Nico : Alors ça, ça vient du label, Profil de Face, avec qui on a travaillé aussi sur la sélection des morceaux pour l’EP. Même si on est libres dans 99% des cas de nos choix, ce qui est super, il nous a proposé ce réalisateur. Le premier clip, Week-end Spiders, s’est fait pendant le premier confinement. Théo a écouté la musique, il a kiffé, nous a proposé un scénario, on a juste revu deux ou trois points ensemble et voilà ! Ce qui est ironique c’est qu’on ne l’a toujours pas rencontré ! Il a tout fait à New-York. Que ce soit Week-end Spiders ou Purple. D’ailleurs c’est ouf, ce sont des clips tournés entièrement sur pellicules en partenariat avec Kodak, ce qui est super rare de nos jours !
Marc-Antoine : Et puis aussi il faut dire qu’on a été tellement contents du résultat de Week-end Spiders qu’on a vu ensuite avec le label pour laisser entièrement carte blanche à Théo sur Purple, et on est ravis parce qu’il a super bien interprété le mood de la chanson…

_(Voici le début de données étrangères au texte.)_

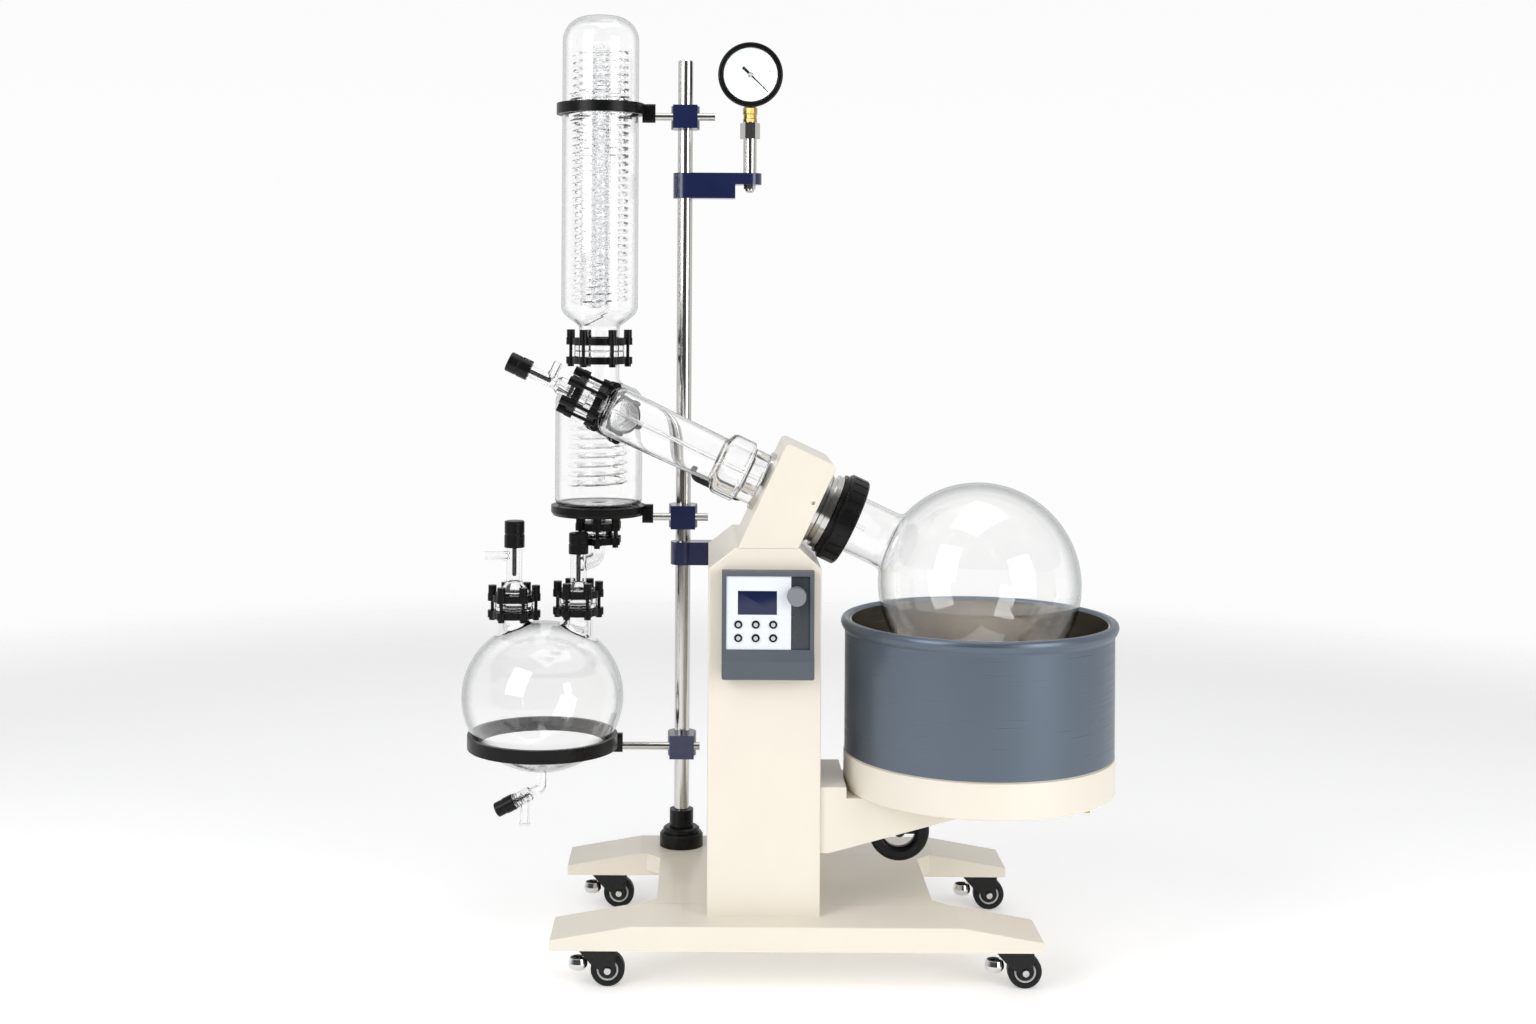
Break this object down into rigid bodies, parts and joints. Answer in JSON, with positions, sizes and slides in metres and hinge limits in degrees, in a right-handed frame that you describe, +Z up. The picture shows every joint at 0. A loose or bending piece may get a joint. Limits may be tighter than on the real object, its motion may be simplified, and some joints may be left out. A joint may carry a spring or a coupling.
{
  "type": "rotary evaporator",
  "caption": "Floor-standing rotary evaporator on casters: tilted glass flask over a lifting bath, drive column, glass condenser, receiving flask and vacuum gauge",
  "frame": {"origin": "on the floor, under the middle of the machine's bounding box", "axes": "+Z up, +X to the operator's right, +Y away from the operator"},
  "size_m": [1.1386, 0.6145, 1.647],
  "materials": {
    "cream_paint": "gloss",
    "slate_plastic": "satin",
    "bath_paint": "satin",
    "navy_paint": "gloss",
    "black_plastic": "satin",
    "grey_plastic": "matte",
    "white_plastic": "satin",
    "clear_glass": "clear",
    "steel": "brushed",
    "black_metal": "satin",
    "chrome": "polished",
    "brass": "satin",
    "black_rubber": "matte"
  },
  "bodies": {
    "stand": {"base_beams": "cream_paint", "base_deck": "cream_paint", "column_casing": "cream_paint", "rear_cover": "cream_paint", "head_housing": "cream_paint", "control_box": "slate_plastic", "panel_face": "white_plastic", "bearings_and_seals": "steel", "drive_belt": "black_rubber", "drive_motor": "black_metal", "vapour_duct": "clear_glass", "cooling_vessel": "clear_glass", "condenser": "clear_glass", "cooling_coils": "clear_glass", "valve_adapters": "clear_glass", "receiving_flask": "clear_glass", "joint_clamps": "black_plastic", "support_rings": "black_plastic", "stand_rods": "steel", "pole_clamps": "navy_paint", "pole_foot": "black_plastic", "gauge_stem": "steel", "gauge_case": "black_plastic", "drain_hose": "black_rubber", "lift_guides": "steel", "caster_plates": "black_metal"},
    "rotor": {"rotor_shaft": "steel", "flask_collar": "black_plastic", "evaporating_flask": "clear_glass"},
    "motor_rotor": {"motor_pulley": "steel"},
    "speed_knob_body": {"speed_knob": "grey_plastic"},
    "button_1_body": {"button_1": "black_plastic"},
    "button_2_body": {"button_2": "black_plastic"},
    "button_3_body": {"button_3": "black_plastic"},
    "button_4_body": {"button_4": "black_plastic"},
    "button_5_body": {"button_5": "black_plastic"},
    "button_6_body": {"button_6": "black_plastic"},
    "feed_valve_cap_body": {"feed_valve_cap": "black_plastic"},
    "vent_valve_cap_body": {"vent_valve_cap": "black_plastic"},
    "inlet_valve_cap_body": {"inlet_valve_cap": "black_plastic"},
    "drain_valve_knob_body": {"drain_valve_knob": "black_plastic"},
    "needle": {"gauge_needle": "black_metal"},
    "lift": {"lift_arm": "cream_paint", "bath_can": "bath_paint", "bath_tub": "steel", "bath_pan": "cream_paint", "bath_nipple": "brass"},
    "handwheel_body": {"handwheel": "black_plastic"},
    "front_left_caster": {"front_left_fork": "black_metal"},
    "front_left_roller": {"front_left_wheel": "black_rubber"},
    "front_left_brake": {"front_left_pedal": "chrome"},
    "front_right_caster": {"front_right_fork": "black_metal"},
    "front_right_roller": {"front_right_wheel": "black_rubber"},
    "front_right_brake": {"front_right_pedal": "chrome"},
    "rear_left_caster": {"rear_left_fork": "black_metal"},
    "rear_left_roller": {"rear_left_wheel": "black_rubber"},
    "rear_left_brake": {"rear_left_pedal": "chrome"},
    "rear_right_caster": {"rear_right_fork": "black_metal"},
    "rear_right_roller": {"rear_right_wheel": "black_rubber"},
    "rear_right_brake": {"rear_right_pedal": "chrome"}
  },
  "joints": [
    {"name": "rotor_turns", "type": "hinge", "parent": "stand", "child": "rotor", "pos_m": [0.02986, -0.08, 0.79219], "axis": [-0.9063, 0, 0.4226], "continuous": true},
    {"name": "motor_turns", "type": "hinge", "parent": "stand", "child": "motor_rotor", "pos_m": [-0.03354, -0.08, 0.65624], "axis": [-0.9063, 0, 0.4226], "continuous": true},
    {"name": "speed_knob_turns", "type": "hinge", "parent": "stand", "child": "speed_knob_body", "pos_m": [0.023, -0.204, 0.645], "axis": [0, -1, 0], "range_deg": [-135, 135]},
    {"name": "button_1_presses", "type": "slide", "parent": "stand", "child": "button_1_body", "axis": [0, 1, 0], "range_m": [0, 0.0015], "stiffness_N_per_m": 400},
    {"name": "button_2_presses", "type": "slide", "parent": "stand", "child": "button_2_body", "axis": [0, 1, 0], "range_m": [0, 0.0015], "stiffness_N_per_m": 400},
    {"name": "button_3_presses", "type": "slide", "parent": "stand", "child": "button_3_body", "axis": [0, 1, 0], "range_m": [0, 0.0015], "stiffness_N_per_m": 400},
    {"name": "button_4_presses", "type": "slide", "parent": "stand", "child": "button_4_body", "axis": [0, 1, 0], "range_m": [0, 0.0015], "stiffness_N_per_m": 400},
    {"name": "button_5_presses", "type": "slide", "parent": "stand", "child": "button_5_body", "axis": [0, 1, 0], "range_m": [0, 0.0015], "stiffness_N_per_m": 400},
    {"name": "button_6_presses", "type": "slide", "parent": "stand", "child": "button_6_body", "axis": [0, 1, 0], "range_m": [0, 0.0015], "stiffness_N_per_m": 400},
    {"name": "feed_valve_cap_turns", "type": "hinge", "parent": "stand", "child": "feed_valve_cap_body", "pos_m": [-0.44142, -0.08, 1.01195], "axis": [-0.9063, 0, 0.4226], "range_deg": [0, 90]},
    {"name": "vent_valve_cap_turns", "type": "hinge", "parent": "stand", "child": "vent_valve_cap_body", "pos_m": [-0.4731, 0.148, 0.7], "axis": [0, 0, 1], "range_deg": [0, 90]},
    {"name": "inlet_valve_cap_turns", "type": "hinge", "parent": "stand", "child": "inlet_valve_cap_body", "pos_m": [-0.3567, 0.148, 0.685], "axis": [0, 0, 1], "range_deg": [0, 90]},
    {"name": "drain_valve_knob_turns", "type": "hinge", "parent": "stand", "child": "drain_valve_knob_body", "pos_m": [-0.48723, 0.148, 0.20545], "axis": [-0.891, 0, -0.454], "range_deg": [0, 90]},
    {"name": "needle_sweeps", "type": "hinge", "parent": "stand", "child": "needle", "pos_m": [-0.048, 0.21, 1.543], "axis": [0, -1, 0], "range_deg": [0, 270]},
    {"name": "lift_slides", "type": "slide", "parent": "stand", "child": "lift", "axis": [0, 0, 1], "range_m": [-0.06, 0.08]},
    {"name": "handwheel_turns", "type": "hinge", "parent": "lift", "child": "handwheel_body", "pos_m": [0.204, -0.08, 0.231], "axis": [0, -1, 0], "range_deg": [-1900, 2500]},
    {"name": "front_left_swivels", "type": "hinge", "parent": "stand", "child": "front_left_caster", "pos_m": [-0.303, -0.176, 0.065], "axis": [0, 0, 1], "continuous": true},
    {"name": "front_left_rolls", "type": "hinge", "parent": "front_left_caster", "child": "front_left_roller", "pos_m": [-0.283, -0.176, 0.028], "axis": [0, 1, 0], "continuous": true},
    {"name": "front_left_brakes", "type": "hinge", "parent": "front_left_caster", "child": "front_left_brake", "pos_m": [-0.318, -0.176, 0.054], "axis": [0, -1, 0], "range_deg": [0, 8]},
    {"name": "front_right_swivels", "type": "hinge", "parent": "stand", "child": "front_right_caster", "pos_m": [0.382, -0.176, 0.065], "axis": [0, 0, 1], "continuous": true},
    {"name": "front_right_rolls", "type": "hinge", "parent": "front_right_caster", "child": "front_right_roller", "pos_m": [0.402, -0.176, 0.028], "axis": [0, 1, 0], "continuous": true},
    {"name": "front_right_brakes", "type": "hinge", "parent": "front_right_caster", "child": "front_right_brake", "pos_m": [0.367, -0.176, 0.054], "axis": [0, -1, 0], "range_deg": [0, 8]},
    {"name": "rear_left_swivels", "type": "hinge", "parent": "stand", "child": "rear_left_caster", "pos_m": [-0.303, 0.226, 0.065], "axis": [0, 0, 1], "continuous": true},
    {"name": "rear_left_rolls", "type": "hinge", "parent": "rear_left_caster", "child": "rear_left_roller", "pos_m": [-0.283, 0.226, 0.028], "axis": [0, 1, 0], "continuous": true},
    {"name": "rear_left_brakes", "type": "hinge", "parent": "rear_left_caster", "child": "rear_left_brake", "pos_m": [-0.318, 0.226, 0.054], "axis": [0, -1, 0], "range_deg": [0, 8]},
    {"name": "rear_right_swivels", "type": "hinge", "parent": "stand", "child": "rear_right_caster", "pos_m": [0.382, 0.226, 0.065], "axis": [0, 0, 1], "continuous": true},
    {"name": "rear_right_rolls", "type": "hinge", "parent": "rear_right_caster", "child": "rear_right_roller", "pos_m": [0.402, 0.226, 0.028], "axis": [0, 1, 0], "continuous": true},
    {"name": "rear_right_brakes", "type": "hinge", "parent": "rear_right_caster", "child": "rear_right_brake", "pos_m": [0.367, 0.226, 0.054], "axis": [0, -1, 0], "range_deg": [0, 8]}
  ],
  "couplings": [
    {"joint": "motor_turns", "follows": "rotor_turns", "ratio": 2.4},
    {"joint": "handwheel_turns", "follows": "lift_slides", "rad_per_m": 523.6}
  ]
}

Nico : Perso ce que j’aime bien dans le clip c’est qu’il y a une réponse entre l’image et la musique, où aucune des deux narrations ne prend le pas sur l’autre.

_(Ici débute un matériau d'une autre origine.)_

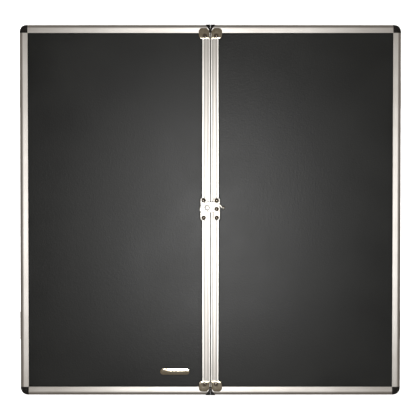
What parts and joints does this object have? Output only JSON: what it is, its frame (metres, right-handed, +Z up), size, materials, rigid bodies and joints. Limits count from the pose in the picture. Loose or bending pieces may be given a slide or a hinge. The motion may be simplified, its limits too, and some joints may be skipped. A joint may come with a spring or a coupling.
{
  "type": "dart board cabinet",
  "caption": "Shallow square wall cabinet for a round dart board, with black boards in aluminium edging, side-hinged tray doors and a swing latch.",
  "frame": {"origin": "on the underside of the closed cabinet, at the split between the doors and half way through its depth", "axes": "+Z up, the doors face -Y, +X to the right seen from the front; +X along the width and +Y through the depth"},
  "size_m": [0.5512, 0.1058, 0.525],
  "materials": {
    "black_board": "black pebble-grain laminate on fibreboard",
    "satin_aluminium": "satin anodised extrusion",
    "black_plastic": "moulded, glossy",
    "chrome_hardware": "bright chrome plate on pressed steel",
    "bright_rivet": "bright nickel plate",
    "nickel_hinge": "nickel plate, lightly brushed",
    "bracket_steel": "black powder coat",
    "score_sheet": "matt writing surface",
    "rack_plastic": "moulded, fine texture",
    "rubber_foot": "matt"
  },
  "bodies": {
    "carcass": {"back_panel": "black_board", "back_rails": "satin_aluminium", "back_stiles": "satin_aluminium", "board_bracket": "bracket_steel", "bottom_wall": "black_board", "bracket_screws": "bright_rivet", "carcass_corner_caps": "black_plastic", "carcass_corner_edges": "satin_aluminium", "carcass_hinge_leaves": "nickel_hinge", "carcass_hinge_rivets": "bright_rivet", "carcass_rim_trims": "satin_aluminium", "hinge_pins": "bright_rivet", "left_wall": "black_board", "right_wall": "black_board", "top_wall": "black_board", "wall_bumpers": "rubber_foot"},
    "left_door": {"badge": "chrome_hardware", "keeper_plate": "chrome_hardware", "keeper_stud": "bright_rivet", "left_door_centre_blocks": "black_plastic", "left_door_centre_stile": "satin_aluminium", "left_door_corner_caps": "black_plastic", "left_door_corner_edges": "satin_aluminium", "left_door_corner_plates": "chrome_hardware", "left_door_corner_rivets": "bright_rivet", "left_door_dart_rack": "rack_plastic", "left_door_end_walls": "black_board", "left_door_free_wall": "black_board", "left_door_hinge_leaves": "nickel_hinge", "left_door_hinge_rivets": "bright_rivet", "left_door_hinge_stile": "satin_aluminium", "left_door_hinge_wall": "black_board", "left_door_panel": "black_board", "left_door_rails": "satin_aluminium", "left_door_rim_trims": "satin_aluminium", "left_door_scoreboard": "score_sheet", "left_latch_rivets": "bright_rivet"},
    "right_door": {"latch_base_plate": "chrome_hardware", "latch_pivot": "bright_rivet", "right_door_centre_blocks": "black_plastic", "right_door_centre_stile": "satin_aluminium", "right_door_corner_caps": "black_plastic", "right_door_corner_edges": "satin_aluminium", "right_door_corner_plates": "chrome_hardware", "right_door_corner_rivets": "bright_rivet", "right_door_dart_rack": "rack_plastic", "right_door_end_walls": "black_board", "right_door_free_wall": "black_board", "right_door_hinge_leaves": "nickel_hinge", "right_door_hinge_rivets": "bright_rivet", "right_door_hinge_stile": "satin_aluminium", "right_door_hinge_wall": "black_board", "right_door_panel": "black_board", "right_door_rails": "satin_aluminium", "right_door_rim_trims": "satin_aluminium", "right_door_scoreboard": "score_sheet", "right_latch_rivets": "bright_rivet"},
    "latch_hook": {"latch_hook": "chrome_hardware"}
  },
  "joints": [
    {"name": "left_door_hinge", "type": "hinge", "parent": "carcass", "child": "left_door", "pos_m": [-0.273, -0.013, 0.2625], "axis": [0, 0, -1], "range_deg": [0, 180]},
    {"name": "right_door_hinge", "type": "hinge", "parent": "carcass", "child": "right_door", "pos_m": [0.273, -0.013, 0.2625], "axis": [0, 0, 1], "range_deg": [0, 180]},
    {"name": "latch_hook_turn", "type": "hinge", "parent": "right_door", "child": "latch_hook", "pos_m": [0.0089, -0.0518, 0.2647], "axis": [0, 1, 0], "range_deg": [0, 75]}
  ]
}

La Face B : C’est vrai ! Si on sort du visuel pour ne parler que musique, on sent vraiment beaucoup d’influences dans vos morceaux, entre les accents jazz, pop, psyché, très british, mais aussi californiens parfois… Du coup si vous deviez citer vos influences respectives ?

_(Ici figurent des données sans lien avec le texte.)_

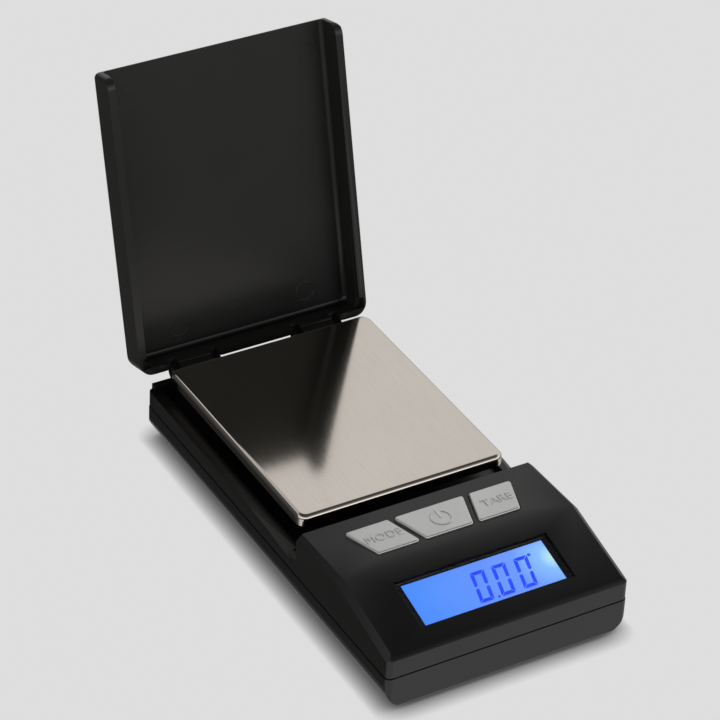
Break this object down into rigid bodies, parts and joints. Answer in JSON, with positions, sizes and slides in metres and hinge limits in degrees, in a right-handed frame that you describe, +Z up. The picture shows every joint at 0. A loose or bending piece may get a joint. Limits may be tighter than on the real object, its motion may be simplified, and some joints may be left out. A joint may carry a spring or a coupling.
{
  "type": "digital gram scale",
  "caption": "Folding pocket gram scale: flip-up lid on two pinned hinges, steel weighing platform on a load cell, sloped backlit display and push buttons.",
  "frame": {"origin": "middle of the whole scale's footprint with its lid open, on the surface that it stands on", "axes": "+Z up, +Y from the display end towards the hinges, +X to the right of someone reading the display"},
  "size_m": [0.0652, 0.1496, 0.0907],
  "materials": {
    "casing": "satin black moulded plastic with a very fine texture",
    "platform": "brushed stainless steel, rolled edges polished",
    "button": "silver satin paint over moulded plastic",
    "window": "clear polished window",
    "lcd": "backlit blue display with darker blue segments",
    "diffuser": "white light guide",
    "white_plastic": "moulded",
    "board": "green solder mask",
    "epoxy": "black moulded resin",
    "ribbon": "flexible amber film",
    "aluminium": "machined",
    "silicone": "white silicone coat",
    "battery": "plain dark sleeve",
    "rubber": "matt",
    "steel": "plain zinc plated"
  },
  "bodies": {
    "base": {"bottom_shell": "casing", "top_shell": "casing", "display_window": "window", "lcd_glass": "lcd", "lcd_backlight": "diffuser", "lcd_frame": "white_plastic", "lcd_ribbon": "ribbon", "main_board": "board", "controller_chip": "epoxy", "mode_switch": "epoxy", "power_switch": "epoxy", "tare_switch": "epoxy", "board_screw_left": "steel", "board_screw_right": "steel", "case_screw_front_left": "steel", "case_screw_front_right": "steel", "case_screw_rear_left": "steel", "case_screw_rear_right": "steel", "foot_front_left": "rubber", "foot_front_right": "rubber", "foot_rear_left": "rubber", "foot_rear_right": "rubber", "load_cell": "aluminium", "strain_gauge_cover": "silicone", "load_cell_screw_1": "steel", "load_cell_screw_2": "steel", "overload_stop": "steel", "battery_front": "battery", "battery_rear": "battery", "battery_spring_front": "steel", "battery_spring_rear": "steel", "battery_contact_bridge": "steel", "battery_contact_plus": "steel", "battery_contact_minus": "steel", "hinge_pin_left": "steel", "hinge_pin_right": "steel"},
    "lid": {"lid": "casing"},
    "platform": {"platform_tray": "platform", "platform_carrier": "casing", "carrier_screw_1": "steel", "carrier_screw_2": "steel"},
    "mode_button": {"mode_button": "button"},
    "power_button": {"power_button": "button"},
    "tare_button": {"tare_button": "button"},
    "battery_door": {"battery_door": "casing"}
  },
  "joints": [
    {"name": "lid_hinge", "type": "hinge", "parent": "base", "child": "lid", "pos_m": [0, 0.04775, 0.0147], "axis": [1, 0, 0], "range_deg": [0, 104.2]},
    {"name": "platform_press", "type": "slide", "parent": "base", "child": "platform", "axis": [0, 0, -1], "range_m": [0, 0.00025], "stiffness_N_per_m": 14000, "springref_m": -0.00006},
    {"name": "mode_press", "type": "slide", "parent": "base", "child": "mode_button", "axis": [0, 0, -1], "range_m": [0, 0.0005], "stiffness_N_per_m": 1200, "springref_m": -0.0004},
    {"name": "power_press", "type": "slide", "parent": "base", "child": "power_button", "axis": [0, 0, -1], "range_m": [0, 0.0005], "stiffness_N_per_m": 1200, "springref_m": -0.0004},
    {"name": "tare_press", "type": "slide", "parent": "base", "child": "tare_button", "axis": [0, 0, -1], "range_m": [0, 0.0005], "stiffness_N_per_m": 1200, "springref_m": -0.0004},
    {"name": "battery_door_removal", "type": "slide", "parent": "base", "child": "battery_door", "axis": [0, 0, -1], "range_m": [0, 0.012]}
  ]
}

Jim : Elliott Smith, entre autres. C’est un mec que j’écoute tous les mois, avec une petite monomanie pour Watlz # 1.
Baptiste (basse, production) : Si je réfléchis vite, j’ai écouté beaucoup de choses en travaillant sur l’album, que ce soit du classique, de la musique contemporaine, populaire etc., mais je m’aperçois que ce que j’ai le plus écouté et que j’écoute encore maintenant, c’est peut-être le hip-hop ! Plutôt côte Est pour le coup.
Marc-Antoine : Faut aller chez lui, il a que des bombes !
Nico : C’est vrai, j’ai fait plusieurs fois le test en diggant, je lui sors « Tu connais ce tube de soul des années 60 ? Il est trop bien ! », et il me sort « Ha bah je l’ai ouais, en 33 tours. ». Et puis il y a aussi tes influences de musiques japonaises, Baptiste…
Baptiste : Influences je sais pas, c’est plus un truc qui me fascine. J’en écoute beaucoup c’est vrai.
La musique japonaise m’influence peut-être dans une certaine propreté dans la manière de faire, de produire, presque chirurgicale. Parfois c’est fatigant… Ça manque de hip-hop !
Baptiste Germser
Marc-Antoine : Il faut savoir que pour Carnival Blues on a beaucoup travaillé avec les outils qu’on avait à dispo, et notamment avec des gadgets japonais que Baptiste collectionne des années 80/90, on a fait beaucoup de sons de synthé avec ça notamment, donc forcément derrière y a du Sakamoto, du Tasuro Yamashita… Me concernant il y a même une partie de la B.O. de Donkey Kong pour GameBoy que je trouve ouf et qui représente très bien le rapport qu’on a aux musiques électroniques !
Il y a une construction dans les musiques de jeux vidéos de l’époque 80/90 avec une grande influence française, de Debussy à Ravel. Pour moi, dans Retriever, ça a aussi été une source d’inspiration.
Marc-Antoine Perrio
Jim : D’inspiration ou d’influence ?
Marc-Antoine : Les deux. Mais bon, il y a aussi évidemment la côte Ouest pour moi. Avec Retriever on fait des boucles d’accords assez courtes mais quand même raffinées dans lesquelles on insère des mélodies qu’on drape dans quelque chose d’assez sain, qui donne envie d’aller ailleurs avec toujours une mélodie, et tout ça c’est une architecture qu’il y a beaucoup dans la musique hip hop hi-life des années 90.
Nico : Moi mes influences ça va être Beach House, James Blake… Drake !
Jim : Hein ?
Nico : Je plaisante. Non, en vrai j’aime bien Drake. Et globalement tout ce qui a des influences des années 70/80. Dans Retriever finalement on est drivés par plein d’époques différentes et la magie c’est que chacun ramène ses époques de prédilection respectives à une création contemporaine.
Marc-Antoine : Oui, par exemple Baptiste a une grosse influence de funk des années 70. Nous on arrivait, on faisait des sessions et je me rappelle, il y avait toujours un disque qui tournait. C’était peut-être, ça, le fil conducteur.